Supplied information:
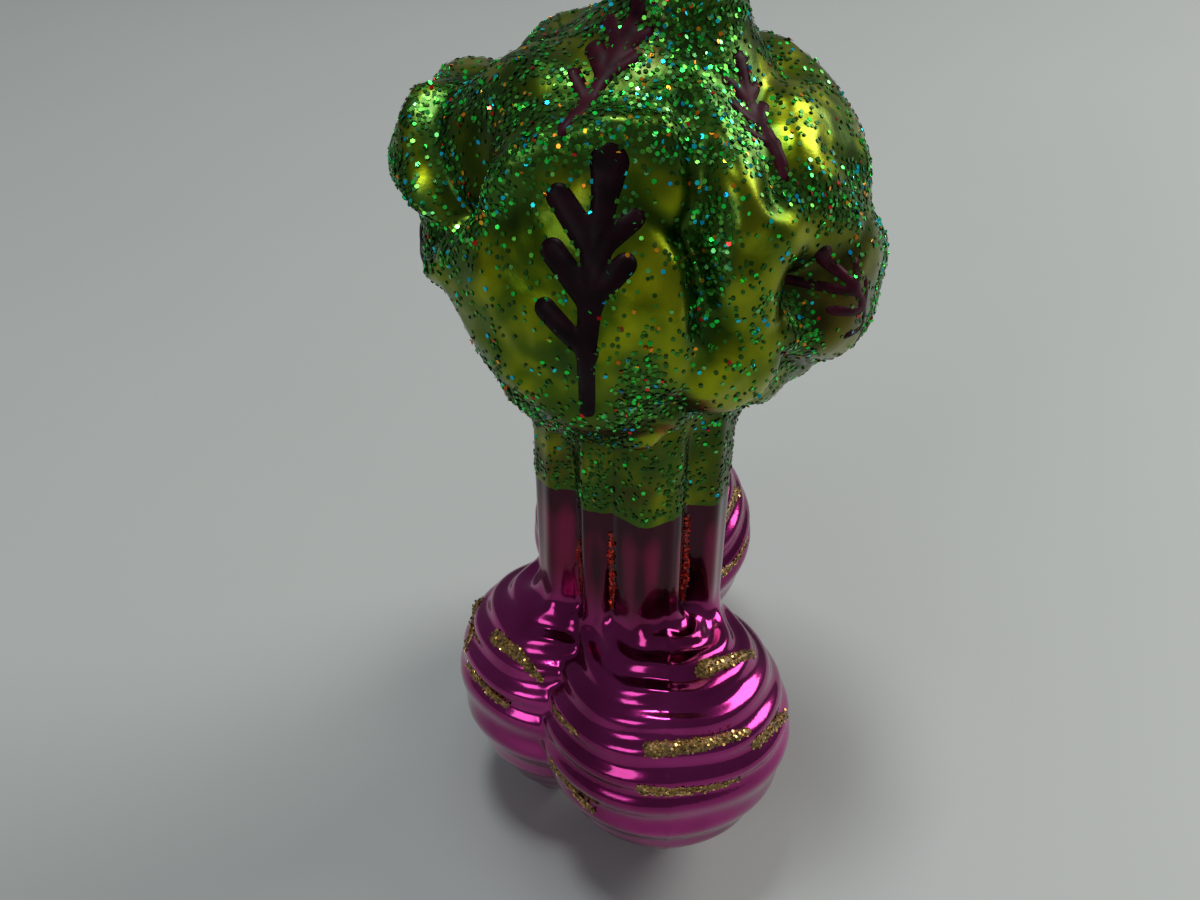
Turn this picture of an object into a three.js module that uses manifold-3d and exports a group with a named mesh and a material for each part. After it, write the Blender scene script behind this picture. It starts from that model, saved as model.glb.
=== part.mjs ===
// A blown glass tree ornament: three beets under a bunch of stalks and a leafy head,
// with a fluted hanger cap and a sprung wire loop.
// Millimetres, +Z up. The beets stand on z = 0 and the photographer's side is -Y.
import * as THREE from 'three';
import { mergeVertices } from 'three/addons/utils/BufferGeometryUtils.js';
import Module from 'manifold-3d';

const wasm = await Module();
wasm.setup();

// Blown shell
const WALL = 1;
const FOOT_CUT = 2;
const LACQUER_LEVEL = 53;

// Beets: centre, radius, rings, and where the root leans, as an azimuth and an angle from straight down
const BEETS = {
  front: { centre: [1.1, -15.3, 21.2], radius: 15.5, rings: 14, toward: -90, lean: 7 },
  left: { centre: [-11.6, -6, 21.2], radius: 13.5, rings: 12, toward: -120, lean: 11 },
  rear: { centre: [-0.8, 17.6, 24.4], radius: 15.5, rings: 14, toward: 90, lean: 10 },
};
const ROOT_TAPER = 2.5;
const RING_DEPTH = 0.35;
const BEET_SIDES = 20;

// Stalks: foot, top and the radius at each
const STALKS = [
  { foot: [-11, -6.5, 28], top: [-10.5, -5, 70], footRadius: 3.2, topRadius: 3.8 },
  { foot: [-6.6, -10.6, 28], top: [-6.8, -9.5, 70], footRadius: 2.3, topRadius: 3 },
  { foot: [-1.3, -11.6, 28], top: [-1.5, -10, 70], footRadius: 4.1, topRadius: 4.6 },
  { foot: [4.6, -8.6, 28], top: [4, -8, 70], footRadius: 3.1, topRadius: 3.8 },
  { foot: [5, -1.5, 28], top: [4.6, -1, 70], footRadius: 3.2, topRadius: 3.8 },
  { foot: [3.6, 6.5, 30], top: [3.6, 6, 70], footRadius: 3.6, topRadius: 4 },
  { foot: [-2.6, 10.6, 30], top: [-2.8, 9.6, 70], footRadius: 4, topRadius: 4.4 },
  { foot: [-9, 7, 28], top: [-8.8, 6.2, 70], footRadius: 3.5, topRadius: 4 },
  { foot: [-11.4, 0.8, 28], top: [-10.8, 1, 70], footRadius: 3, topRadius: 3.6 },
];
const STALK_SIDES = 12;
const STALK_SIDES_INSIDE = 8;
const STALK_INSIDE_REACH = 0.6;
const STALK_CORE = { foot: [-3, -0.3, 24], top: [-3, 0, 70], footRadius: 10.2, topRadius: 10.8 };

// The funnel under the leaves and the shoulder that rises to the neck
const FUNNEL = { foot: [-3, 1, 57], top: [-2.4, 2, 76], footRadius: 11.2, topRadius: 20.4 };
const SHOULDER = { foot: [-0.6, 0, 96], top: [1.1, 0, 105.6], footRadius: 14.4, topRadius: 5.8 };
const FLARE_SIDES = 30;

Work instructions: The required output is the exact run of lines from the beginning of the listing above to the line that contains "const LACQUER_LEVEL = 53;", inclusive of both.

Response for this exercise:
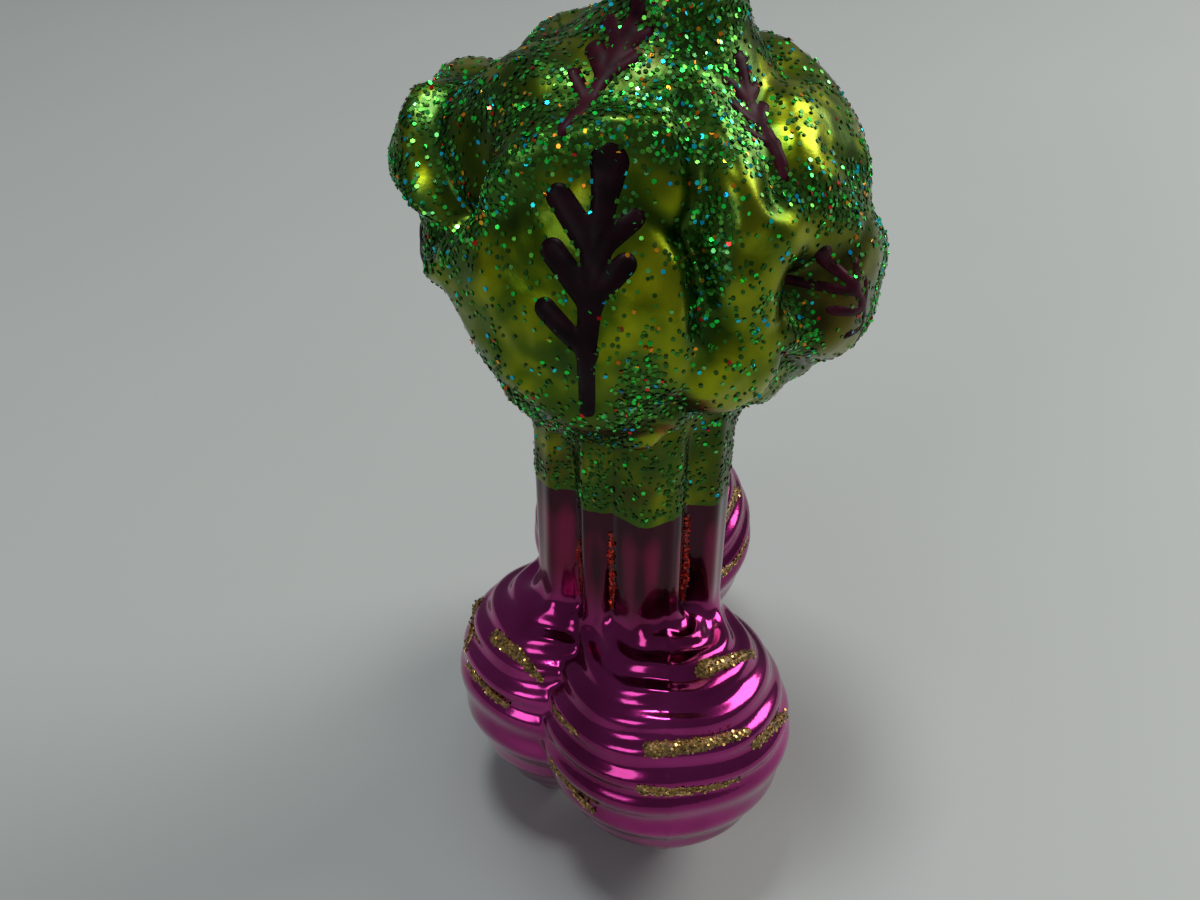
Turn this picture of an object into a three.js module that uses manifold-3d and exports a group with a named mesh and a material for each part. After it, write the Blender scene script behind this picture. It starts from that model, saved as model.glb.
=== part.mjs ===
// A blown glass tree ornament: three beets under a bunch of stalks and a leafy head,
// with a fluted hanger cap and a sprung wire loop.
// Millimetres, +Z up. The beets stand on z = 0 and the photographer's side is -Y.
import * as THREE from 'three';
import { mergeVertices } from 'three/addons/utils/BufferGeometryUtils.js';
import Module from 'manifold-3d';

const wasm = await Module();
wasm.setup();

// Blown shell
const WALL = 1;
const FOOT_CUT = 2;
const LACQUER_LEVEL = 53;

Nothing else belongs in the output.